DATA TO USE:
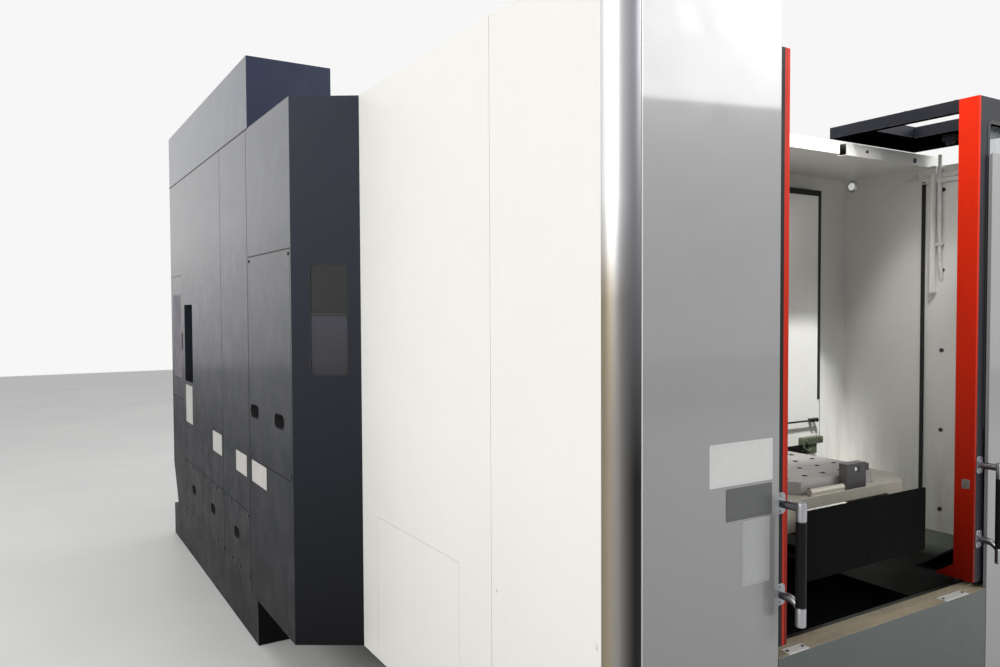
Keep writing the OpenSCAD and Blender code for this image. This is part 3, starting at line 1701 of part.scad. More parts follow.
base_casting();
guide_rails();
levelling_feet();
rear_cover();
chip_conveyor();
left_side_front_panel();
left_side_rear_panel();
side_hatch();
left_corner_post();
left_front_panel();
left_top_cover();
right_front_panel();
right_corner_post();
right_side_panel();
sill_panel();
canopy();
inner_walls();
partition_frame();
wall_seals();
chip_floor();
cable_conduit();
door_track();
panel_screws();
left_door_frame();
left_door_edge();
left_door_window();
left_door_handle();
right_door_frame();
right_door_edge();
right_door_window();
right_door_handle();
changer_column();
lift_ram();
fork_arm();
partition();
partition_seal();
front_pallet();
rear_pallet();
clamp_blocks();
apron();
table_saddle();
rotary_table();
column();
spindle_head();
spindle();
magazine_frame();
tool_wheel();
tool_change_arm();
magazine_cover();
magazine_window();
tower_cover();
access_panel();
setup_door();
operator_door();
operator_window();
operator_panel();
emergency_stop();
electrical_cabinet();
cabinet_door();
main_switch();
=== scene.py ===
import math
import random

import bmesh
import bpy
from mathutils import Matrix, Vector


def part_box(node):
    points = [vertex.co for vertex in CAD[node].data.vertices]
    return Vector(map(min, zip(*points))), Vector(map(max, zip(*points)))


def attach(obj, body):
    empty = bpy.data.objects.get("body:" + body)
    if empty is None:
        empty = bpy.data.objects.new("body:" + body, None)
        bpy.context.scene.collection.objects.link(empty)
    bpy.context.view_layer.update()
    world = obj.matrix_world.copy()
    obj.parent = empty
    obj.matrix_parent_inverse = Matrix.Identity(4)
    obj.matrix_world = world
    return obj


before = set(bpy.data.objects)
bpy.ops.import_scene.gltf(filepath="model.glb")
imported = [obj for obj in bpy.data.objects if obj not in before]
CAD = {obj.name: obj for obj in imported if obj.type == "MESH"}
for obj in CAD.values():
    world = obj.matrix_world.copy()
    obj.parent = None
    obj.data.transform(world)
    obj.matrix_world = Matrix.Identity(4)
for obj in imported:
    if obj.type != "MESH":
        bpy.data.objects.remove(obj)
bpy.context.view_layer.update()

# Y of the front panels' face. Depths count backwards from it. All lengths are in metres.
FRONT = -2.4775
# Faces that trim sits on
PARTITION_DEPTH = 0.849
REAR_DEPTH = 4.6
OPERATOR_DOOR_X = 1.177
PANEL_X = 1.298
CABINET_DOOR_X = 1.372


def P(x, depth, z):
    """A point given by its depth behind the front panels."""
    return Vector((x, depth + FRONT, z))


# === materials

M = {}  # every material by its name


class Nodes:
    """Short hand for building a node tree."""

    def __init__(self, tree):
        self.tree = tree

    def put(self, sock, v):
        """Links an output to a socket, or writes a number, a vector or a colour on it."""
        if hasattr(v, "links"):
            self.tree.links.new(v, sock)
        else:
            sock.default_value = (*v, 1) if sock.type == "RGBA" else v

    def new(self, kind, inputs=None, **props):
        n = self.tree.nodes.new(kind)
        for k, v in props.items():
            setattr(n, k, v)
        for k, v in (inputs or {}).items():
            self.put(n.inputs[k], v)
        return n

    def math(self, op, *values):
        return self.new("ShaderNodeMath", dict(enumerate(values)), operation=op).outputs[0]


class Graph(Nodes):
    """The nodes of one new material."""

    def __init__(self, name):
        self.mat = M[name] = bpy.data.materials.new(name)
        self.mat.use_nodes = True
        super().__init__(self.mat.node_tree)
        self.bsdf = self.tree.nodes["Principled BSDF"]
        self.coord = self.new("ShaderNodeTexCoord").outputs["Object"]

    def set(self, **sockets):
        for k, v in sockets.items():
            self.put(self.bsdf.inputs[k.replace("_", " ")], v)

    def noise(self, scale, detail=4, rough=0.55, stretch=(1, 1, 1)):
        m = self.new("ShaderNodeMapping", {"Vector": self.coord, "Scale": stretch})
        n = self.new("ShaderNodeTexNoise", {"Vector": m.outputs[0], "Scale": scale,
                                            "Detail": detail, "Roughness": rough})
        return n.outputs["Fac"]

    def ramp(self, fac, low, high, a=0.0, b=1.0):
        """Maps fac from low..high to a..b, clamped."""
        return self.new("ShaderNodeMapRange", {"Value": fac, "From Min": low, "From Max": high,
                                               "To Min": a, "To Max": b}).outputs[0]

    def times(self, a, b):
        return self.math("MULTIPLY", a, b)

    def split(self, vector, which):
        return self.new("ShaderNodeSeparateXYZ", {0: vector}).outputs[which]

    def axis(self, which):
        return self.split(self.coord, which)

    def looks(self, which):
        """How far the face looks along an axis, -1 to 1."""
        return self.split(self.new("ShaderNodeNewGeometry").outputs["Normal"], which)

    def mix(self, mask, a, b, weight=None):
        """Goes from a to b where the mask is 1, or only by a weight there."""
        if weight is not None:
            mask = self.times(mask, weight)
        # Sockets 6 and 7 are the node's two colours, output 2 is its colour.
        return self.new("ShaderNodeMix", {"Factor": mask, 6: a, 7: b}, data_type="RGBA").outputs[2]

    def scale(self, col, by):
        return self.new("ShaderNodeVectorMath", {0: col, "Scale": by}, operation="SCALE").outputs[0]

    def bump(self, height, strength, distance):
        return self.new("ShaderNodeBump", {"Height": height, "Strength": strength,
                                           "Distance": distance}).outputs[0]

    def edges(self):
        """1 along convex and concave edges, 0 on flat faces."""
        rounded = self.new("ShaderNodeBevel", {"Radius": 0.004}, samples=4).outputs[0]
        flat = self.new("ShaderNodeNewGeometry").outputs["Normal"]
        same = self.new("ShaderNodeVectorMath", {0: rounded, 1: flat}, operation="DOT_PRODUCT")
        return self.ramp(same.outputs["Value"], 0.995, 0.85)


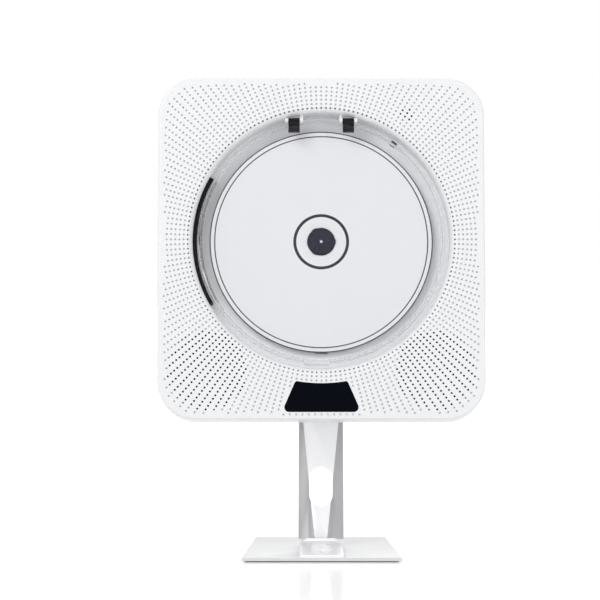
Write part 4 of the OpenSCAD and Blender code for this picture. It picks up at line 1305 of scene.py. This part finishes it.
@dataclass
class Studio:
    """Floor, lamps, world and camera.

    Attributes:
        camera: Place of the camera, in millimetres.
        camera_pitch: How far it looks down, in degrees.
        lens: Its focal length, in millimetres.
        sensor: Width of its sensor, in millimetres.
        view_depth: How far it sees, in metres.
        floor_size: Side of the floor, in metres.
        floor_z: Height of the floor, in metres.
        around: Strength of the world's light.
        white: Strength at which the world looks white.
        target: Point that the lamps look at, in metres.
        lamps: The lamps.
    """

    camera: Point = (-11.4, -1512.0, 165.0)
    camera_pitch: float = 1.11
    lens: float = 168.2
    sensor: float = 36.0
    view_depth: float = 50.0
    floor_size: float = 12.0
    floor_z: float = -0.0002
    around: float = 0.62
    white: float = 1.0
    target: Point = (0.0, 0.0, 0.15)
    lamps: tuple[Lamp, ...] = (
        Lamp("key", (-1.2, -1.6, 1.5), 1.2, 20.0),
        Lamp("fill", (1.5, -1.3, 0.7), 1.2, 7.0),
        Lamp("back", (0.2, 1.4, 1.4), 1.0, 8.0),
    )

    def build_floor(self) -> None:
        """Lays the floor just under the object."""
        deselect_all()
        bpy.ops.mesh.primitive_plane_add(size=self.floor_size, location=(0, 0, self.floor_z))
        floor = bpy.context.object
        floor.name = "floor"
        dress(floor, Floor().make())

    def build_world(self) -> None:
        """Sets a soft grey light all round, white to the camera, in gloss and through clear pieces."""
        world = bpy.data.worlds.new("studio")
        bpy.context.scene.world = world
        world.use_nodes = True
        nodes, links = world.node_tree.nodes, world.node_tree.links
        path = nodes.new("ShaderNodeLightPath")
        seen = path.outputs["Is Camera Ray"]
        for ray in ("Is Glossy Ray", "Is Transmission Ray"):
            either = nodes.new("ShaderNodeMath")
            either.operation = "MAXIMUM"
            links.new(seen, either.inputs[0])
            links.new(path.outputs[ray], either.inputs[1])
            seen = either.outputs["Value"]
        level = nodes.new("ShaderNodeMapRange")
        level.inputs["To Min"].default_value = self.around
        level.inputs["To Max"].default_value = self.white
        links.new(seen, level.inputs["Value"])
        links.new(level.outputs["Result"], nodes["Background"].inputs["Strength"])
        nodes["Background"].inputs["Color"].default_value = (1.0, 1.0, 1.0, 1.0)

    def build_camera(self) -> None:
        """Sets the camera in front of the player, a little to its left."""
        deselect_all()
        turn = (math.radians(90 - self.camera_pitch), 0, 0)
        bpy.ops.object.camera_add(location=[v * MM for v in self.camera], rotation=turn)
        camera = bpy.context.object
        camera.data.lens = self.lens
        camera.data.sensor_width = self.sensor
        camera.data.clip_end = self.view_depth
        bpy.context.scene.camera = camera

    def build(self) -> None:
        """Builds the whole studio."""
        self.build_floor()
        for lamp in self.lamps:
            lamp.build(self.target)
        self.build_world()
        self.build_camera()
        bpy.context.scene.view_settings.view_transform = "Standard"


def main() -> None:
    """Builds the studio and every sub-assembly."""
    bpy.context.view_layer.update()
    deselect_all()
    finishes = Finishes()
    Studio().build()
    for part in (NodeDresser, PerforatedFace, ClearCover, PrintedDisc, RoundedPieces):
        LOG.info("building %s", part.__name__)
        part(finishes).build()
    deselect_all()


if __name__ == "__main__":
    main()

GIVEN EXERCISE:
Take the line containing "tower_cover();" and the line containing "CABINET_DOOR_X = 1.372". Write out both and all lines between, exactly, and nothing more.

ANSWER BELOW:
tower_cover();
access_panel();
setup_door();
operator_door();
operator_window();
operator_panel();
emergency_stop();
electrical_cabinet();
cabinet_door();
main_switch();
=== scene.py ===
import math
import random

import bmesh
import bpy
from mathutils import Matrix, Vector


def part_box(node):
    points = [vertex.co for vertex in CAD[node].data.vertices]
    return Vector(map(min, zip(*points))), Vector(map(max, zip(*points)))


def attach(obj, body):
    empty = bpy.data.objects.get("body:" + body)
    if empty is None:
        empty = bpy.data.objects.new("body:" + body, None)
        bpy.context.scene.collection.objects.link(empty)
    bpy.context.view_layer.update()
    world = obj.matrix_world.copy()
    obj.parent = empty
    obj.matrix_parent_inverse = Matrix.Identity(4)
    obj.matrix_world = world
    return obj


before = set(bpy.data.objects)
bpy.ops.import_scene.gltf(filepath="model.glb")
imported = [obj for obj in bpy.data.objects if obj not in before]
CAD = {obj.name: obj for obj in imported if obj.type == "MESH"}
for obj in CAD.values():
    world = obj.matrix_world.copy()
    obj.parent = None
    obj.data.transform(world)
    obj.matrix_world = Matrix.Identity(4)
for obj in imported:
    if obj.type != "MESH":
        bpy.data.objects.remove(obj)
bpy.context.view_layer.update()

# Y of the front panels' face. Depths count backwards from it. All lengths are in metres.
FRONT = -2.4775
# Faces that trim sits on
PARTITION_DEPTH = 0.849
REAR_DEPTH = 4.6
OPERATOR_DOOR_X = 1.177
PANEL_X = 1.298
CABINET_DOOR_X = 1.372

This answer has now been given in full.